How do you lead a fight for human rights in a world where mass slaughter of civilians goes unpunished, where populists and autocrats are rising — and where the United States no longer leads a global pushback against human rights crimes?

This is what I asked Zeid Ra’ad Al Hussein, a most unusual man who recently stepped down from four years as United Nations High Commissioner for Human Rights (a separate office from the controversial U.N. Human Rights Council).

A Jordanian prince whose father is Arab and mother European, a Muslim who has visited Auschwitz and bicycled around Israel, he is a fervent believer in “the human rights of each individual, everywhere.” A soft-spoken man who talks with hard-edged eloquence, he took on an impossible job, challenging violators on all sides, whether American, Russian, Chinese, African, Arab, Israeli, or other. And doing it publicly.

He is reflecting on those difficult years as a Distinguished Global Leader-in-Residence at the University of Pennsylvania’s Perry World House, where he shared some of his thoughts.

What surprised him most about the U.N. post?

“I think I knew there would be strong pushback from governments,” he replied, “but I didn’t anticipate the degree of human suffering, the feeling of inadequacy. I could give speeches, do reports and press conferences, but it was not equal to the need to alleviate the suffering.”

So Zeid (as the prince is referred to) decided he had to “just come out swinging,” contrary to the U.N.’s keep-your-head-down culture. Those whom he criticized pushed back harshly.

His arrival on the job “coincided with the horrific beheadings that ISIS put online, and the sheer viciousness in Syria and Iraq was in full flower. There was the [civil war violence in] Central African Republic, Southern Sudan, then Myanmar and Yemen."

What worried him most was the absence of any constraints on human rights violations. “You see the severest degradation. Bombs hit schools, hospitals, marketplaces, and law seems not to matter at all. All rules of war were cast aside.”
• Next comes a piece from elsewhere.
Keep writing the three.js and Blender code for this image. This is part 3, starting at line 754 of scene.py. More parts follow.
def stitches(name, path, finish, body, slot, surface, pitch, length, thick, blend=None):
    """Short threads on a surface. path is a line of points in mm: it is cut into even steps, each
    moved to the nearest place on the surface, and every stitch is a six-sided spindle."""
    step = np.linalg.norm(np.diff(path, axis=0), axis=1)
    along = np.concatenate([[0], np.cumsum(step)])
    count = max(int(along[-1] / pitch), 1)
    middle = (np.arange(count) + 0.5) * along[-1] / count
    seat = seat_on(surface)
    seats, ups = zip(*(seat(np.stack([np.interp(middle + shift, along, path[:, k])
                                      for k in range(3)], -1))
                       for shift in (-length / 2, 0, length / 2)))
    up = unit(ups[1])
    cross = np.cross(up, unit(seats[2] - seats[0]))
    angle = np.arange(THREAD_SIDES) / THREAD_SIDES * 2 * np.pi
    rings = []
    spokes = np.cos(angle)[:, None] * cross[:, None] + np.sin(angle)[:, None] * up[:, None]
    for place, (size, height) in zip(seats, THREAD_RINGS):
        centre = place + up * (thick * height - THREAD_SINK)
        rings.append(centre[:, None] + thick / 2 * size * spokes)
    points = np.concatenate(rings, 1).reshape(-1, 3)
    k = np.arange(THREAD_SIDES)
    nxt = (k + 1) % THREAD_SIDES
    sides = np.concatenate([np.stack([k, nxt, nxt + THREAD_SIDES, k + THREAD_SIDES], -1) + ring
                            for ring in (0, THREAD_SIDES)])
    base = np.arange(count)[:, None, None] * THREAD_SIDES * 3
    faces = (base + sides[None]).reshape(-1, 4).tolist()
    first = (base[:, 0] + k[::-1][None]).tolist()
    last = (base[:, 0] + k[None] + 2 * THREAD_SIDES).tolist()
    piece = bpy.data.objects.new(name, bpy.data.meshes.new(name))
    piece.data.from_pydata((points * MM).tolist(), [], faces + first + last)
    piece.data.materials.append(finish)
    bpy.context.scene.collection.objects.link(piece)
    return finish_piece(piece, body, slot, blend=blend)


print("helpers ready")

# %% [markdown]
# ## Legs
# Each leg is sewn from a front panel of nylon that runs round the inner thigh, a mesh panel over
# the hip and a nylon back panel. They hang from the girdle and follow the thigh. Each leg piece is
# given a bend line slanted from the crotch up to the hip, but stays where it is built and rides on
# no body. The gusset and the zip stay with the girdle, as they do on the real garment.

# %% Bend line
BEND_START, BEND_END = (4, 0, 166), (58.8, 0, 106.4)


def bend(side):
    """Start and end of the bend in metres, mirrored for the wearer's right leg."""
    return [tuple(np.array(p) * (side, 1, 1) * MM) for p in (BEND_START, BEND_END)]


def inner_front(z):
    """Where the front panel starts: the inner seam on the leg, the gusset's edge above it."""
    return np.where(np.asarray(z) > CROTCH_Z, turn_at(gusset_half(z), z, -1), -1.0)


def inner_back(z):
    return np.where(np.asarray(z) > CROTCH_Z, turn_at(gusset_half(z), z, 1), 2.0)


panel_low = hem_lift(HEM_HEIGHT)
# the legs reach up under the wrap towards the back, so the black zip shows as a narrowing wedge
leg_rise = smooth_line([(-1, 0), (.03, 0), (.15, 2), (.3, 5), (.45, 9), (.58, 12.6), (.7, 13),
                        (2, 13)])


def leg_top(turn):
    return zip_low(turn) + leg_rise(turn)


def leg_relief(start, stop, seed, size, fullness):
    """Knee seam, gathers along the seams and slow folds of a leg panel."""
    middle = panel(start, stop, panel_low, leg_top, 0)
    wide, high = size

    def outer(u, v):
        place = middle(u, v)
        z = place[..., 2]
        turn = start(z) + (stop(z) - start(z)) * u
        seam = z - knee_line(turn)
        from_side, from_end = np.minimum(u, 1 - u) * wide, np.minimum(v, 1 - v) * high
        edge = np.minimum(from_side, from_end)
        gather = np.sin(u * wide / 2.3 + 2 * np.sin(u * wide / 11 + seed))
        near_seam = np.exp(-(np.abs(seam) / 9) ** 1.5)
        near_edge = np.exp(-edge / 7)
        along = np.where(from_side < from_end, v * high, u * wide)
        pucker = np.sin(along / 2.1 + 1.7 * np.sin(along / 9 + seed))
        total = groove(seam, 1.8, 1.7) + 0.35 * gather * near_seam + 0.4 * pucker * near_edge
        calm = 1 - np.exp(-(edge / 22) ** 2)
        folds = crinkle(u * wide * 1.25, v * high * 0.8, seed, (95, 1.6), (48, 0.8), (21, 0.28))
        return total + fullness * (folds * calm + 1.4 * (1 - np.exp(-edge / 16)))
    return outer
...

The massive slaughter, suffering, and displacement of civilians breeds bitterness that has future implications, Zeid warns. “Today’s human rights violations will become tomorrow’s conflicts.”

Those concerns are especially troubling, he says, as a crop of nationalist populist leaders emerges in the USA and Europe who stoke ethnic and racial divisions. He says President Trump’s embrace of populist themes — and autocrats — has had a negative impact on human rights worldwide.

“It seems President Trump is drawn by authoritarian leadership that shows little respect for human rights. This feeds the perspective that the U.S. doesn’t care. When he attacks the U.S. media as ‘enemies of the people,’ two days later [an autocrat like] Cambodia’s Hun Sen uses the same language.”

Moreover, the U.S. withdrawal from its longtime bipartisan role as human rights defender gives autocratic regimes more leeway to repress with impunity, even on issues Washington cares about.

Zeid relates an episode in March 2018 where he was supposed to brief the U.N. Council on human rights outrages in Syria. When the United States supports such a briefing, as it did here, this used to guarantee the necessary votes for it to go forward. But given Washington’s current indifference to most human rights concerns, third-world council members felt comfortable abstaining or voting no.

“This was a huge signpost of what has happened to U.S. influence on human rights,” says Zeid. The occasional U.S. interest in particular human rights cases, such as Venezuela, has less impact because of its inconsistency.

The former UN official criticized U.S. human rights violations wherever he saw them. “It’s not like we gave a pass to the Obama administration,” he notes, mentioning Guantanamo, torture, and killing of Afghan civilians. “But we were able to talk to the U.S. administration under Obama. This doesn’t apply to the Trump administration.”

Zeid was as hard on violations by Arab states as those by Israelis. While he criticized Israeli killing of civilians in Gaza, he earned the ire of his own government with human rights critiques (despite being a former Jordanian ambassador to the United Nations and Washington).

Now he worries the world is drifting back to the complacency of the early 20th century, an age of globalization that was roiled by terrorism, populist nationalism, and a slow descent into unforeseen catastrophe. A student of the Holocaust (“I felt as an Arab I needed to understand it better"), he fears the rise of populism could produce similar horrors with different victims.

As the U.S. withdraws, international institutions like the United Nations, can’t cope with human rights issues. Nor do smaller countries have the clout.

Zeid sees the burden passing to individuals and civic organizations. He cites the students (including his daughter) who joined worldwide protests for climate change, begun by Swedish teenager Greta Thunberg.

“This country,” he says of America, “has a rich tradition of civic action. This is the untapped power of the human rights movement.” That may be the best hope as we pass through turbulent times.